# start of Given material
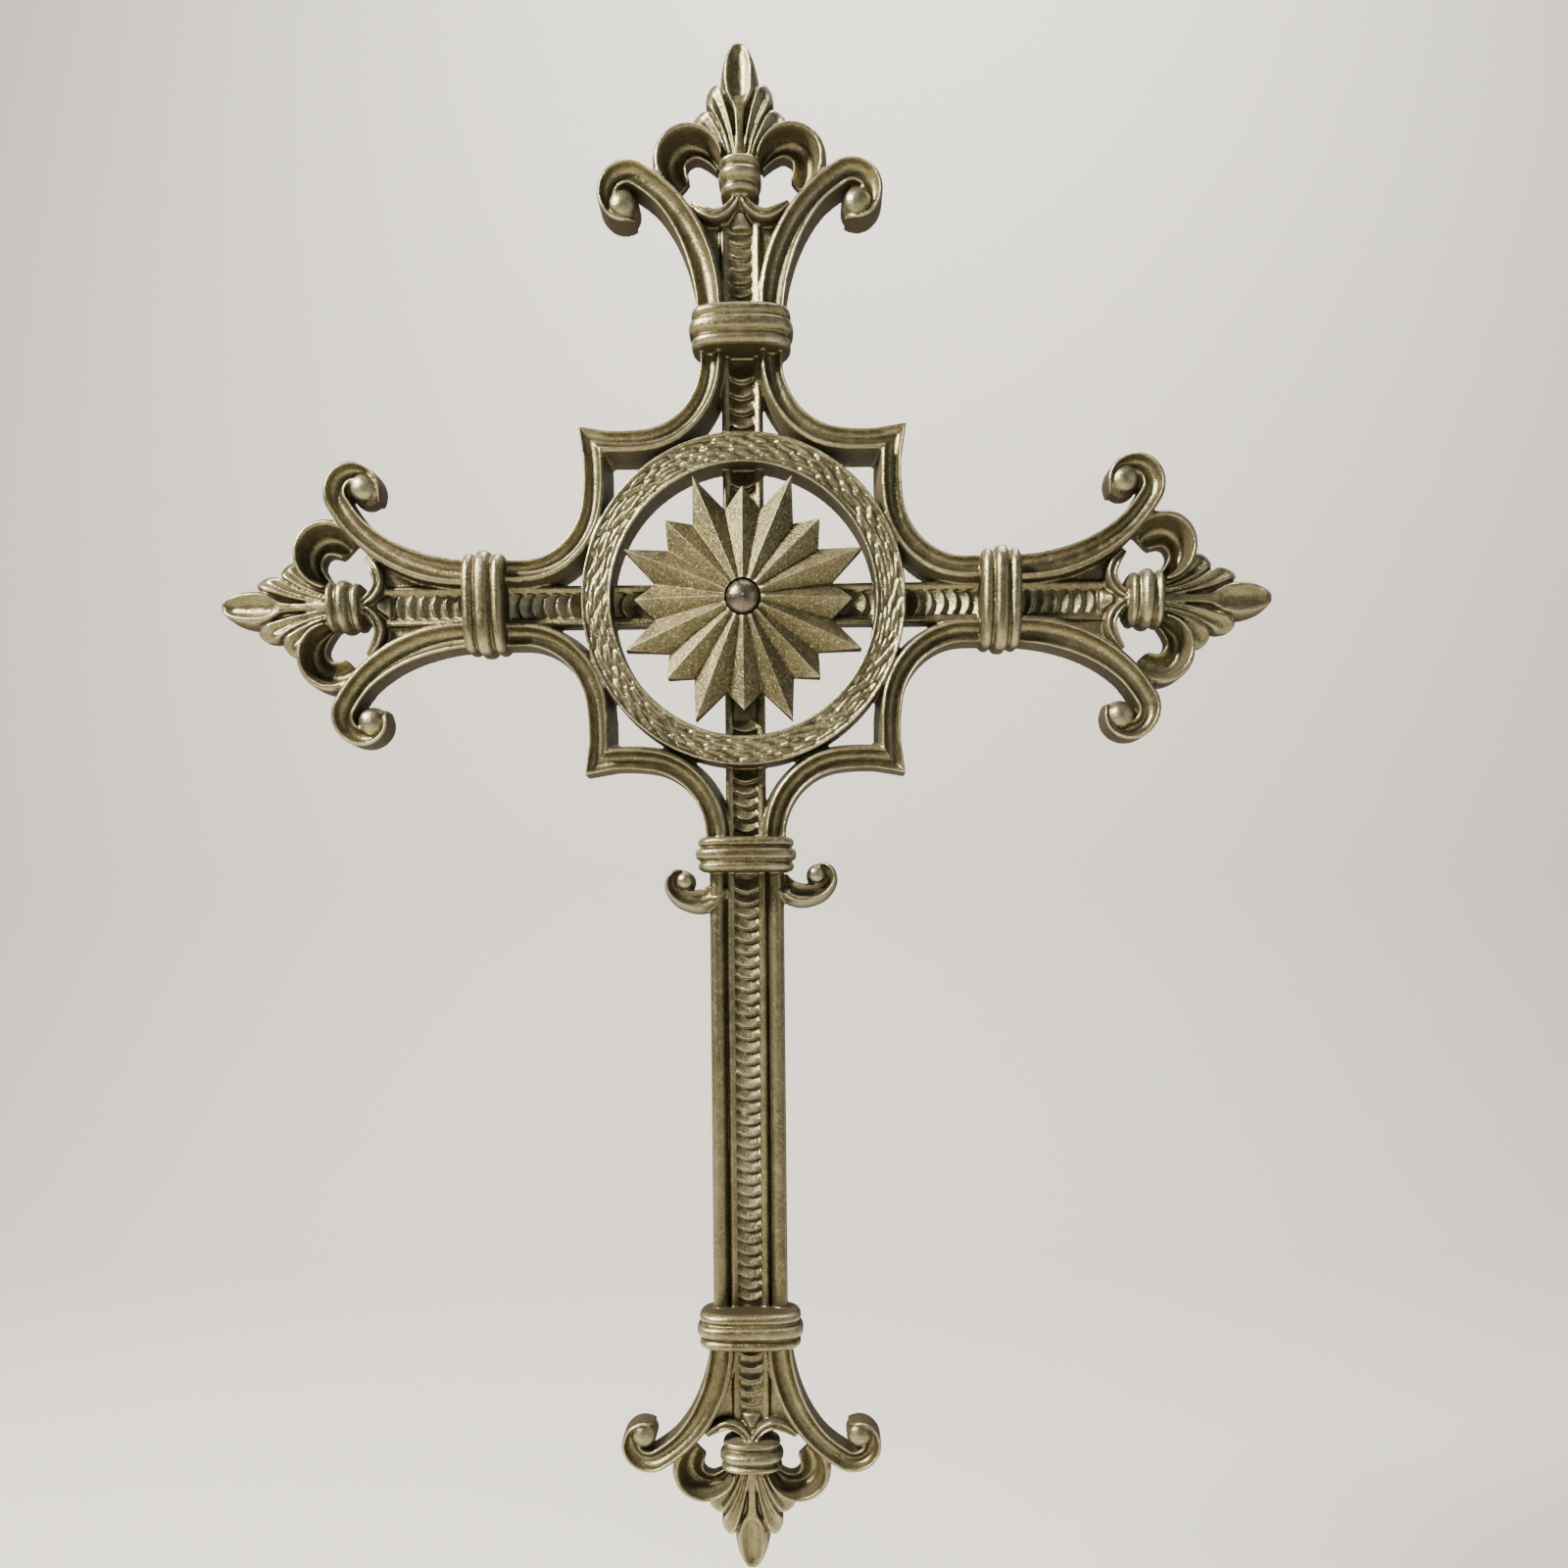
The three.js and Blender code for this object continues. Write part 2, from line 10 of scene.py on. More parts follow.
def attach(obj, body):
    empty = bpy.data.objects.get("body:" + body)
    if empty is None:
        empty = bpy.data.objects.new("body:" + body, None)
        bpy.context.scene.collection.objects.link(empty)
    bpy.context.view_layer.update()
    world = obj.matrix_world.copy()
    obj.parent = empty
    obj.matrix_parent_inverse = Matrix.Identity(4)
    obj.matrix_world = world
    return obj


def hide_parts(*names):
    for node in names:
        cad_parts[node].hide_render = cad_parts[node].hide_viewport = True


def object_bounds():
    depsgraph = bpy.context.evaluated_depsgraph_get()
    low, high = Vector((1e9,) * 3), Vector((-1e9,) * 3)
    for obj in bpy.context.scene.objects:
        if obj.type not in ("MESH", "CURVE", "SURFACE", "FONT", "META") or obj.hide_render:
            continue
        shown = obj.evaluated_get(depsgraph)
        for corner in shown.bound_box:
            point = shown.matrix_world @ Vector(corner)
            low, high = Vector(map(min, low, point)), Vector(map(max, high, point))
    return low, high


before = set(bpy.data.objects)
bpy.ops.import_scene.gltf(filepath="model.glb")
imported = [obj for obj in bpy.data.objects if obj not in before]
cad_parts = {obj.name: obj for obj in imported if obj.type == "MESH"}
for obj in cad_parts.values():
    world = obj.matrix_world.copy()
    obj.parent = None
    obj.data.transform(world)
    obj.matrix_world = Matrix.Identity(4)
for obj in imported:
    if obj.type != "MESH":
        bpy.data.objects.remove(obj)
# end of Given material
- **What the exercise asks**: From the line holding "obj.matrix_parent_inverse = Matrix.Identity(4)" down to the final line above, quote every line exactly and only those lines.

- **Response**:
    obj.matrix_parent_inverse = Matrix.Identity(4)
    obj.matrix_world = world
    return obj


def hide_parts(*names):
    for node in names:
        cad_parts[node].hide_render = cad_parts[node].hide_viewport = True


def object_bounds():
    depsgraph = bpy.context.evaluated_depsgraph_get()
    low, high = Vector((1e9,) * 3), Vector((-1e9,) * 3)
    for obj in bpy.context.scene.objects:
        if obj.type not in ("MESH", "CURVE", "SURFACE", "FONT", "META") or obj.hide_render:
            continue
        shown = obj.evaluated_get(depsgraph)
        for corner in shown.bound_box:
            point = shown.matrix_world @ Vector(corner)
            low, high = Vector(map(min, low, point)), Vector(map(max, high, point))
    return low, high


before = set(bpy.data.objects)
bpy.ops.import_scene.gltf(filepath="model.glb")
imported = [obj for obj in bpy.data.objects if obj not in before]
cad_parts = {obj.name: obj for obj in imported if obj.type == "MESH"}
for obj in cad_parts.values():
    world = obj.matrix_world.copy()
    obj.parent = None
    obj.data.transform(world)
    obj.matrix_world = Matrix.Identity(4)
for obj in imported:
    if obj.type != "MESH":
        bpy.data.objects.remove(obj)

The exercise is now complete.